The artist formerly known as: Synchro
Staff member
Jun 2, 2008
26,380
Tucson
It's all good Synchro. I appreciate the exhaustive and informative posts. Perhaps there are other factors at work in my case - such as psychological perception. I do remember changing the pots out (CTS) for convenience sake, and to keep everything clean, and this may also be adding to my experience. In any case, I thank you for sharing your deep knowledge on the subject. I'll be keeping this info in my files...
The pots and the caps interact, so upgrading to better quality pots might have made quite a difference. Most audio taper pots are not truly a logarithmic taper. There’s a workaround that will fool pretty much everyone’s ear, but that taper is a bit off. So it’s entirely possible that the CTS pots had a different, and probably more accurate taper.
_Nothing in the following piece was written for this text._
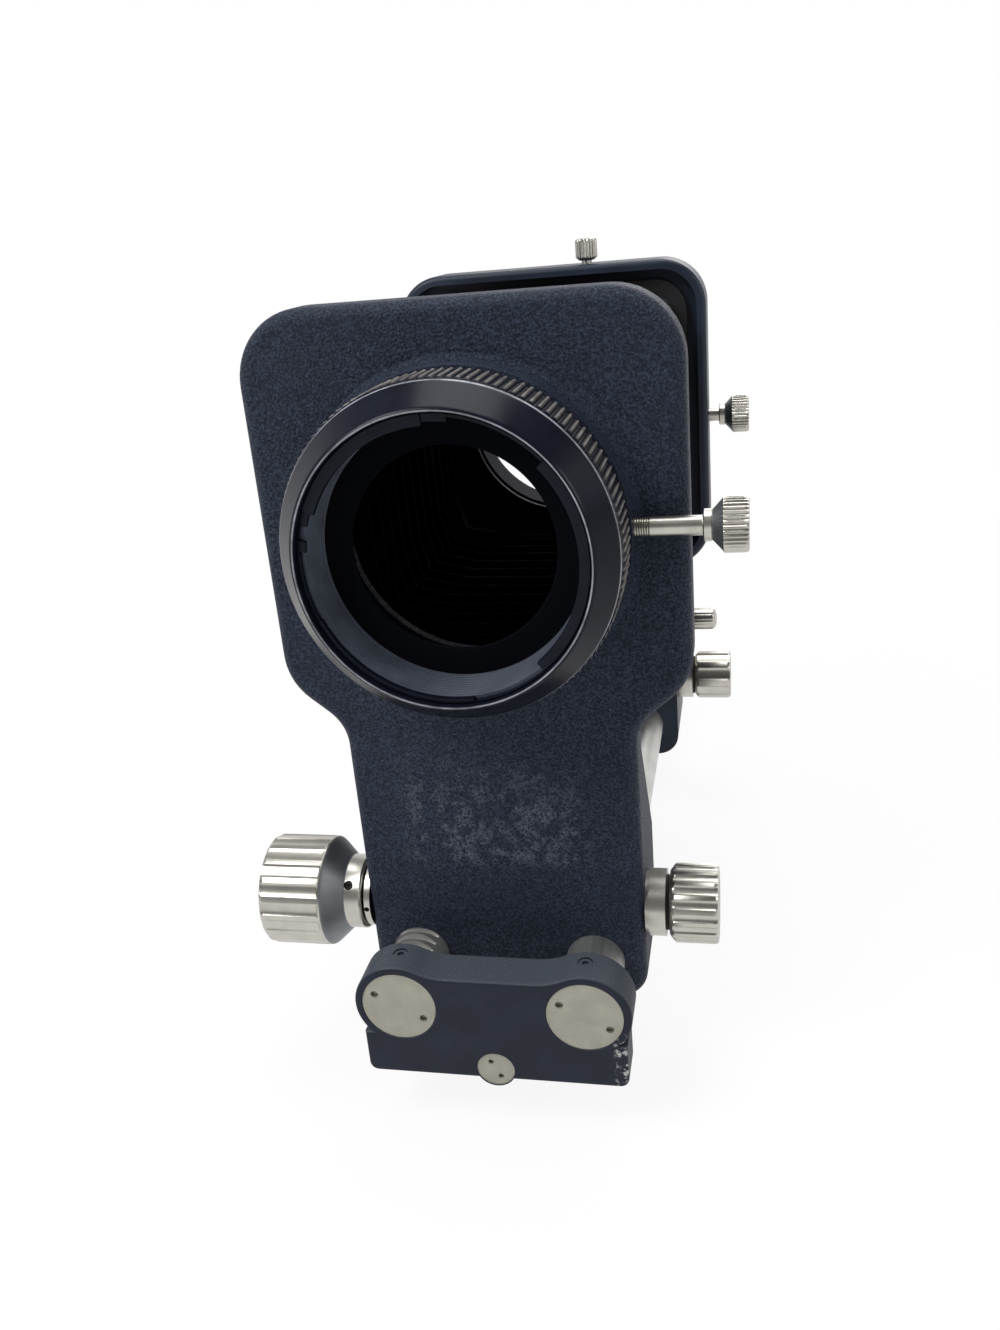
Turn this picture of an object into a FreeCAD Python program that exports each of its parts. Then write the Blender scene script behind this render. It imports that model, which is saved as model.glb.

Psychology plays a roll, and I have fallen victim to this myself. The problem is, how does one define sounding better? It’s entirely subjective. Beyond that, our aural feedback can cause us to make unconscious changes in our RH technique. When I first plug in an electric guitar, I usually strike the strings and then quickly mute them, to gauge the volume and response of the guitar and amp. I’m certain that almost everyone does something similar, and I suspect that this “calibrates” our technique, to that setup.

But that’s not so bad. We are human, operate via human psychology, and we haven’t all gone deaf yet, so we must have at least some of it right.